I see what you mean but I think you are mixing definitions here.
The fields are the structure that record metadata and the actual data value. These data structures are composed of key-value pairs. For example, if I am recording the temperature and pressure of a room, “temperature” and “pressure” are the field keys, while 23ºC and 101,325 Pa are the respective field values. In influx, at least one field is required, but these are not indexed, which means that querying by field will yield all points within the time range, which is not performant relative to tags
On the other hand, tags are the strings that store metadata, which gives you information about the source of the data or any other that allows to distinguish between values (i.e.: the device that produced the data). As opposed to fields, tag values are indexed, so queries on tag values are performant. Following the example from before, I could add a tag key called ‘rooms’ where tag values could be the different rooms of a house: kitchen, bedroom, living room, etc. By doing so, I could query the temperature and pressure from a selected room:
This would yield all the values of temperature and pressure from the kitchen.
Basically, fields are the actual values of your time-series, while the tags are associated metadata that allow you to make distinctions and, therefore, query better from your data.
Even though I might be using influx in an none intended way, is it possible to produce the result I wish to have with the help of grouping and pivoting? (or other functions)
So basically what you are trying to do is locate one single record and extract it as a dict? If what you want to do so you can use the getRecord function.
Is that what you were trying to do? Or are you trying to get all the possible key-value combinations for the records within a time period?
I’m trying to get the data out in dicts in the same order I inserted it like this:
time: 1, tags: [“a”: 1, “b”: 2], fields: [“c”: 3, “d”: 4]
time: 2, tags: [“a”: 2, “b”: 1], fields: [“c”: 4, “d”: 5]
time: 3, tags: [“a”: 4, “b”: 3], fields: [“c”: 1, “d”: 2]
Sorry if I was unclear, I had it like this with an earlier version (1.8 I think) of influxdb and I have a massive project that needs the data like that.

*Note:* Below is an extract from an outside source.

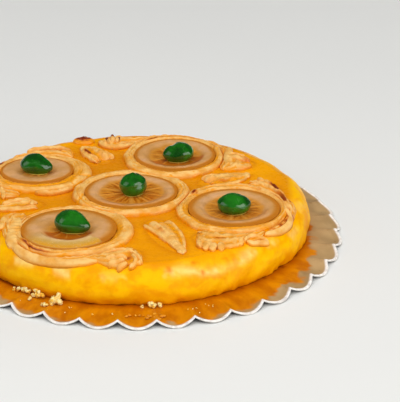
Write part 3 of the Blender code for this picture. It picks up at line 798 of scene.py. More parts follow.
def rope_surface(name, seed):
    """Rows run over the rope from its inner edge to its outer edge and back under it, and columns run
    round. Height = arch * (1 - groove * ridges) + blob at the join, where arch = (4 q (1 - q))^0.42 for
    q from 0 to 1 across, and the ridges are a cosine of q that drifts as it goes round."""
    angle = all_round(ROPE_STEPS, -math.pi)
    across = 0.5 - 0.5 * np.cos(np.linspace(0, math.pi, ROPE_ACROSS))[:, None]
    inner, outer = ring_edges(name, angle)
    width = outer - inner
    squash = np.minimum(width / ROPE_FULL_WIDTH, 1.0) ** 0.5
    arch = (4 * across * (1 - across)) ** 0.42
    drift = 0.16 * np.sin(angle + seed) + 0.08 * np.sin(3 * angle + 2 * seed)
    ridges = 0.5 + 0.5 * np.cos(2 * math.pi * ROPE_RIDGES * (across + drift * arch))
    between, burnt = strands(name, seed, angle, across)
    join = degrees_from(angle, RINGS[name]["join"])
    blob = JOIN_HEIGHT * bump_at(np.radians(join), JOIN_SPREAD)
    crease = bump_at(join - 9 - 16 * (across - 0.5), 2.2)
    ring_x, ring_y = metres(RINGS[name]["outer"][:2])
    radius = inner + across * width + 0.25 * MM * ripples(seed, 18 * MM, outer * angle, across * width)
    x, y = ring_x + radius * np.cos(angle), ring_y + radius * np.sin(angle)
    swell = 1.0 + 0.06 * np.sin(4 * angle + across) + 0.05 * ripples(seed + 1, 14 * MM, x, y)
    height = ROPE_HEIGHT * squash * arch * swell * (1 - ROPE_GROOVE * ridges - between)
    height = height + blob * arch - JOIN_CREASE * crease * arch
    direction, spread, reach = SYRUPED[name]
    syruped = bump_at(degrees_from(angle, direction), spread) * soft_step(across, reach, 0.6 * reach)
    height = height * (1 - 0.1 * syruped)
    lines = ripples(seed + 6, 1.7 * MM, width * (across + 0.3 * drift))
    lines = lines * (0.6 + 0.4 * np.sin(3 * angle + seed)) + 0.5 * ripples(seed + 7, 3 * MM, x, y)
    height = height + (ROPE_ROUGH * ripples(seed + 2, 4 * MM, x, y) + ROPE_LINES * lines) * MM * arch
    crest = soft_step(height / ROPE_HEIGHT, 0.78, 1.05) * (1 - ridges)
    caught = spots(TOASTED[name], lambda direction, place, spread: np.hypot(
        degrees_from(angle, direction) / spread, (across - place) / 0.3))
    toast = burnt + caught * (0.45 + 0.75 * crest)
    toast = toast + 0.16 * crest * soft_step(ripples(seed + 3, 22 * MM, x, y), 0, 1)
    patches = soft_step(ripples(seed + 4, 15 * MM, x, y), -0.2, 0.8)
    wet = soft_step(arch, 0.8, 0.3) * (0.35 + 0.5 * patches) + 2.0 * between * patches + 0.5 * crease
    wet = wet + 0.55 * soft_step(-lines, 0.0, 0.9) * patches + syruped
    # the groove mask darkens the paste to orange: glaze in the grooves, and painted shade there
    groove = 0.2 * ridges + 2.4 * between + 0.35 * soft_step(-lines, -0.2, 1.0)
    under_x, under_y = np.stack((x[-1], x[0])), np.stack((y[-1], y[0]))
    z = np.concatenate((laid(x, y, height), laid(under_x, under_y, -SINK)))
    x, y = np.concatenate((x, under_x)), np.concatenate((y, under_y))
    under = np.zeros_like(under_x)
    masks = {"groove": np.concatenate((groove, under)), "toast": np.concatenate((toast, under)),
             "wet": np.concatenate((wet, under + 1))}
    return x, y, z, masks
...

Edit: I forgot to say that the timestamps are not always unique.
I have gotten the data in the way I wan’t to… kind of.
I ask for 8 hours of data and get the last data repeated thousands of times with timestamps a few microseconds apart.
Using the Data Explorer (included in influxdb) gives me the result I’m after with the same (copy pasted) query, but when I get the data in python it’s not the same.